A Rate-Distortion Exponent Approach to Multiple Decoding Attempts for Reed-Solomon Codes

TL;DR

This paper introduces a rate-distortion exponent approach to optimize multiple decoding attempts of Reed-Solomon codes, providing rigorous error probability bounds and modest performance improvements.

Contribution

It applies the rate-distortion exponent analysis to Reed-Solomon decoding, enabling direct minimization of error probability decay rate and deriving a numerical method for non-identical sources.

Findings

Provides bounds on error probability for finite-length RS codes

Achieves modest performance gains over previous methods

Derives a numerical method for non-identical source rate-distortion exponent calculation

Abstract

Algorithms based on multiple decoding attempts of Reed-Solomon (RS) codes have recently attracted new attention.
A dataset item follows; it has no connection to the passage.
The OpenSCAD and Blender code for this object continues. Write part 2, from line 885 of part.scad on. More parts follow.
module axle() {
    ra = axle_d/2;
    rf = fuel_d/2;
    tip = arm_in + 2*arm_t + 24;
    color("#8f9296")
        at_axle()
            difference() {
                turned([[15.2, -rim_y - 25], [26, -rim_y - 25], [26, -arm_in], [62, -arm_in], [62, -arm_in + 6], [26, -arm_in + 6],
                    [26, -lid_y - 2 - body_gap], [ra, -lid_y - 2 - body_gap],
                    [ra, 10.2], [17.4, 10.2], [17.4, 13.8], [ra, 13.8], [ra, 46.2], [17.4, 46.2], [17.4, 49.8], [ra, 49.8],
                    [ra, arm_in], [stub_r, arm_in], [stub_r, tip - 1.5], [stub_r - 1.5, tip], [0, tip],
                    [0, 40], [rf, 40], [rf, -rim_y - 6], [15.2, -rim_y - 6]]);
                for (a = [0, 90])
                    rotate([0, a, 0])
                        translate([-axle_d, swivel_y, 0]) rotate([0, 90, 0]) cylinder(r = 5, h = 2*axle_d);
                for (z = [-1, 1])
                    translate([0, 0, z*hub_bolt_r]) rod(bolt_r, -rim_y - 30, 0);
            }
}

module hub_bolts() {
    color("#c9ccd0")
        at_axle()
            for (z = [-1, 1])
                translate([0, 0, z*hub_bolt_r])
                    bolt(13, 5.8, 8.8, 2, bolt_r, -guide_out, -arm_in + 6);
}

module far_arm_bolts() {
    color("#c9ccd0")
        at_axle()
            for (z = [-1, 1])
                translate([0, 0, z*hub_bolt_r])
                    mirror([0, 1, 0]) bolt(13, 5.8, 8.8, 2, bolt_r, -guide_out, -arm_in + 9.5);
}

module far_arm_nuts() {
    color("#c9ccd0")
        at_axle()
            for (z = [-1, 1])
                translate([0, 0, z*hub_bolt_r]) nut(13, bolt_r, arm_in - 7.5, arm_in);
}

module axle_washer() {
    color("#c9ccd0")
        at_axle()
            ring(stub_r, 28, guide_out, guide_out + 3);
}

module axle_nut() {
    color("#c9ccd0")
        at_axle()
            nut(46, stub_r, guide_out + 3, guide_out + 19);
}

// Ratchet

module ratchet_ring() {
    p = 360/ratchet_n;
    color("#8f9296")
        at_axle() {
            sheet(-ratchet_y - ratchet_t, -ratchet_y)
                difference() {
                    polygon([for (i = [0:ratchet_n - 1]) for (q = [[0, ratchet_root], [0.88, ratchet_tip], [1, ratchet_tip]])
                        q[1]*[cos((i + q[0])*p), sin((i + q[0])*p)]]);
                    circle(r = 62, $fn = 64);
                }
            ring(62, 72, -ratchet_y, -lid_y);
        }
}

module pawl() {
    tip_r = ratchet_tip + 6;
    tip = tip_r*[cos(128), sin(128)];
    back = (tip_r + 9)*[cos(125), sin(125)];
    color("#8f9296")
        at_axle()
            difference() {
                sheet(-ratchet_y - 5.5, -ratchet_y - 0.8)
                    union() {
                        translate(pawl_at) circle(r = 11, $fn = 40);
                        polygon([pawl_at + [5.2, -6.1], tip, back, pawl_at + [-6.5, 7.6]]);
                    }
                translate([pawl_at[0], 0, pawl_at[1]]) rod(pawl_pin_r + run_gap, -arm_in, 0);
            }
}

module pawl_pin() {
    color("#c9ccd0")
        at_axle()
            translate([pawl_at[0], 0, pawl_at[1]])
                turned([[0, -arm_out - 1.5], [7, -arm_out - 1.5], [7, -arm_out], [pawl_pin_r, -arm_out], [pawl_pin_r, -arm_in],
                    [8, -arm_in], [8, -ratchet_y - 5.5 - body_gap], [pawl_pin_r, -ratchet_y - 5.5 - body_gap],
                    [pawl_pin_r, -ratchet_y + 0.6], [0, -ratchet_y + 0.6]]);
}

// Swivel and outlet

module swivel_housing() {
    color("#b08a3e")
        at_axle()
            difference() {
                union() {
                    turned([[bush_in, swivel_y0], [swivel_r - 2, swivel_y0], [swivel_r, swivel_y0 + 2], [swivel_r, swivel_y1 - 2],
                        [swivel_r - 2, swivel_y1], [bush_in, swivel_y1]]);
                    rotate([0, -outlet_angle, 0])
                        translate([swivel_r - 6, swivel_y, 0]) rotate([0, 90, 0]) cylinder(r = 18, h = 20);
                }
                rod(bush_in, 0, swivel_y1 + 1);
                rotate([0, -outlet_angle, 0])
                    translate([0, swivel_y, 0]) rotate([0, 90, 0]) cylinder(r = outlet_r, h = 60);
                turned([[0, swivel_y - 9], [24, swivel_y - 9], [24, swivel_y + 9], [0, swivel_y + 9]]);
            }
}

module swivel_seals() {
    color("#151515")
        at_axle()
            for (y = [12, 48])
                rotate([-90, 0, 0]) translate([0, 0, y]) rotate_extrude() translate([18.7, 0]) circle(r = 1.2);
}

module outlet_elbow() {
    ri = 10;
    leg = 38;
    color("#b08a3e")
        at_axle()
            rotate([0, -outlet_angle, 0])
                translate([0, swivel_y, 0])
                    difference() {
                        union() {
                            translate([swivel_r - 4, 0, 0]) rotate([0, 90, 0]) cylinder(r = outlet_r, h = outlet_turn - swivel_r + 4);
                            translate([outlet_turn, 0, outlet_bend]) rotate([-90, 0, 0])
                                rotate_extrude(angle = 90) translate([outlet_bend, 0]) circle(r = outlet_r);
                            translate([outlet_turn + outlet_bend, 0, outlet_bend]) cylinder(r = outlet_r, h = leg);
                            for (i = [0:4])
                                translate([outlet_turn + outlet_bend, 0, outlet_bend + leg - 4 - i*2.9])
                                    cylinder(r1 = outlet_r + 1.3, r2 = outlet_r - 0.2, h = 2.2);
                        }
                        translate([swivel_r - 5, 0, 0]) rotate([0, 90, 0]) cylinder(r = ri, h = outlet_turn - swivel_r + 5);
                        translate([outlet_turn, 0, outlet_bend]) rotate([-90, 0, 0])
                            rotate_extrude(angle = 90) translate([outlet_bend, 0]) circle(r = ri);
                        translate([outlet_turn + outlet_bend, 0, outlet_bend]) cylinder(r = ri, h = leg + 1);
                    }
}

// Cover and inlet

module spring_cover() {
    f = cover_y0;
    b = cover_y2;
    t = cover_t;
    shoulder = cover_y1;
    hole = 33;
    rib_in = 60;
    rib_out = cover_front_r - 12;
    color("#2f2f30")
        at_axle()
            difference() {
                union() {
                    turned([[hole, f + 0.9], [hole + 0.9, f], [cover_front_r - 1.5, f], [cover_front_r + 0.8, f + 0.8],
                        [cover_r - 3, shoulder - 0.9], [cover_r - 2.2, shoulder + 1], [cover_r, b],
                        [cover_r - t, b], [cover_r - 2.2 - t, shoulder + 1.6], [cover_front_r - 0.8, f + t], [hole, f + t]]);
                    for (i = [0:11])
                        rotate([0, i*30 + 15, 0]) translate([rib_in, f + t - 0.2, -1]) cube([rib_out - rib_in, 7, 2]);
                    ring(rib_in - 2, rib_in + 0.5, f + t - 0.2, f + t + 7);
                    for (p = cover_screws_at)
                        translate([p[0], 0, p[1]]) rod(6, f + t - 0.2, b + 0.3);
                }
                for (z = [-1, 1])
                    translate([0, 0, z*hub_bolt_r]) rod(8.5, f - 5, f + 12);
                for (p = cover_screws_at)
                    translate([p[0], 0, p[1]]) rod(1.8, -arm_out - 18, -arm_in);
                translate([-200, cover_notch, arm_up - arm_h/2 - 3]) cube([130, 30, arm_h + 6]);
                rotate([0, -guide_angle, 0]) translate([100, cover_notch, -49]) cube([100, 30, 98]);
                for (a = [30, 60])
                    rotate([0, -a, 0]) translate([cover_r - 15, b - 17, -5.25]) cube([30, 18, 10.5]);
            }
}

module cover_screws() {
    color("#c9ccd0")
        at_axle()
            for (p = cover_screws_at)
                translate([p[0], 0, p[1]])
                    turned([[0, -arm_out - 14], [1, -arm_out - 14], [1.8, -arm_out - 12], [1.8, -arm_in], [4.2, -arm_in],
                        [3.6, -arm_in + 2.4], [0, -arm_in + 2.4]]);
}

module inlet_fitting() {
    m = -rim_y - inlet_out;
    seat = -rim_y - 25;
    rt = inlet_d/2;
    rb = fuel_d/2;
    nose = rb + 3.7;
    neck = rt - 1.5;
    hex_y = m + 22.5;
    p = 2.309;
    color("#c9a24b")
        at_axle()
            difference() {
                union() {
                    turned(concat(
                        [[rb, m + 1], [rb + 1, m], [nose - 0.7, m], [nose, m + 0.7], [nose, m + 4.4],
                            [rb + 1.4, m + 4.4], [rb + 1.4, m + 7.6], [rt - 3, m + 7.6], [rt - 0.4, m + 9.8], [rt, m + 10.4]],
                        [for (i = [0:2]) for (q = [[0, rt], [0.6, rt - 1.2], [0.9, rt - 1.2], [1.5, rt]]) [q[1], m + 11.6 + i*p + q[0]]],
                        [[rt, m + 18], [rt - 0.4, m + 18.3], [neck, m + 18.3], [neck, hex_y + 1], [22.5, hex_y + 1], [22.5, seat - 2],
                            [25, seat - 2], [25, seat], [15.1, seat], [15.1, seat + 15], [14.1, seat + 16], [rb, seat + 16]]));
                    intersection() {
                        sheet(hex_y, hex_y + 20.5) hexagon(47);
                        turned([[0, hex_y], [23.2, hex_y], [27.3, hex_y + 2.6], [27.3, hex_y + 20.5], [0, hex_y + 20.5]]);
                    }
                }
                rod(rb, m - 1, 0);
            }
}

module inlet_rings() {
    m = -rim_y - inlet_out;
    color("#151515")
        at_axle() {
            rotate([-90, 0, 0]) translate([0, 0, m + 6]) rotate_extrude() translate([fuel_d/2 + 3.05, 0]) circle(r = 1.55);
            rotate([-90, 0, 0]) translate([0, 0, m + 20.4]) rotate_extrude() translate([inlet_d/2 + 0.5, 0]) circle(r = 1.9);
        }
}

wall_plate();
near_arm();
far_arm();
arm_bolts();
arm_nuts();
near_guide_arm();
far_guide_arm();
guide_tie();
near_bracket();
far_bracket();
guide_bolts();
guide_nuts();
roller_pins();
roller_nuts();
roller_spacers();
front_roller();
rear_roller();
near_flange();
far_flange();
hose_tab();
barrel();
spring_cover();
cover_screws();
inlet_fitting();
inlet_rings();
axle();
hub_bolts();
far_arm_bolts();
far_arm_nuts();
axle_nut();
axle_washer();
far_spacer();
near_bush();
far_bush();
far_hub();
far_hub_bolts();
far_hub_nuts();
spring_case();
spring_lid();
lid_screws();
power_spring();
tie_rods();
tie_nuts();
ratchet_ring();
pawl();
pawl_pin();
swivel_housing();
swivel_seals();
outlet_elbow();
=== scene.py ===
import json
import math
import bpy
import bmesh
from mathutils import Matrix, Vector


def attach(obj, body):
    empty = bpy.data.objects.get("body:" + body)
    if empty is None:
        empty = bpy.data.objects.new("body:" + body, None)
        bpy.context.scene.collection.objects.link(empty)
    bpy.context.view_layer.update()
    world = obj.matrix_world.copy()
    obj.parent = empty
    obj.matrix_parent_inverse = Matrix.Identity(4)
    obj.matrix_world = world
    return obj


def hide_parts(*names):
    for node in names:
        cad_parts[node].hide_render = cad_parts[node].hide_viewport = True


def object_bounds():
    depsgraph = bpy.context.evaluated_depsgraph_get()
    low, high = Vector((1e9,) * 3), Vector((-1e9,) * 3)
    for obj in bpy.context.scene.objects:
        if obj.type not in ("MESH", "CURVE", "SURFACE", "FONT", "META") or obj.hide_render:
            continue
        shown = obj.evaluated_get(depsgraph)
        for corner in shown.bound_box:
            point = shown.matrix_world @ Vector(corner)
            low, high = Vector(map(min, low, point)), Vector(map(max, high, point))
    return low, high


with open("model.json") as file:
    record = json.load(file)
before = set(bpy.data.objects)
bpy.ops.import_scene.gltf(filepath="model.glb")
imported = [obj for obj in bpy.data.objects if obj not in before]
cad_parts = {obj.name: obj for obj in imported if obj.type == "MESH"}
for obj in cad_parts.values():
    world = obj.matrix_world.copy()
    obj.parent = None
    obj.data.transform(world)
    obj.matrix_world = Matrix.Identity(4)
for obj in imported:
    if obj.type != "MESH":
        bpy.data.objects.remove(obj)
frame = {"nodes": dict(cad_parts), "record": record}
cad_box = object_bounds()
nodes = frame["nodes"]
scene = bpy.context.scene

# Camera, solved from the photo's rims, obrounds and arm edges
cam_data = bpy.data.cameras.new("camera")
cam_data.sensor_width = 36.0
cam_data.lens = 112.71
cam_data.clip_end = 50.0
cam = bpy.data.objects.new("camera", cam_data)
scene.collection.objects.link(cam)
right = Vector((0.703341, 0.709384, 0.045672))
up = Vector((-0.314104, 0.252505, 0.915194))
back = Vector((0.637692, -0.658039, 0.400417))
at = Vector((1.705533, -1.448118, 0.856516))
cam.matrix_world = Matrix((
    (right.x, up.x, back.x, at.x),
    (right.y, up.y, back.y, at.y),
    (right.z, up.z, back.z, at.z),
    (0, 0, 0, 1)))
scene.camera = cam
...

Choosing decoding candidates based on rate-distortion (R-D) theory, as proposed previously by the authors, currently provides the best performance-versus-complexity trade-off. In this paper, an analysis based on the rate-distortion exponent (RDE) is used to directly minimize the exponential decay rate of the error probability. This enables rigorous bounds on the error probability for finite-length RS codes and leads to modest performance gains. As a byproduct, a numerical method is derived that computes the rate-distortion exponent for independent non-identical sources. Analytical results are given for errors/erasures decoding.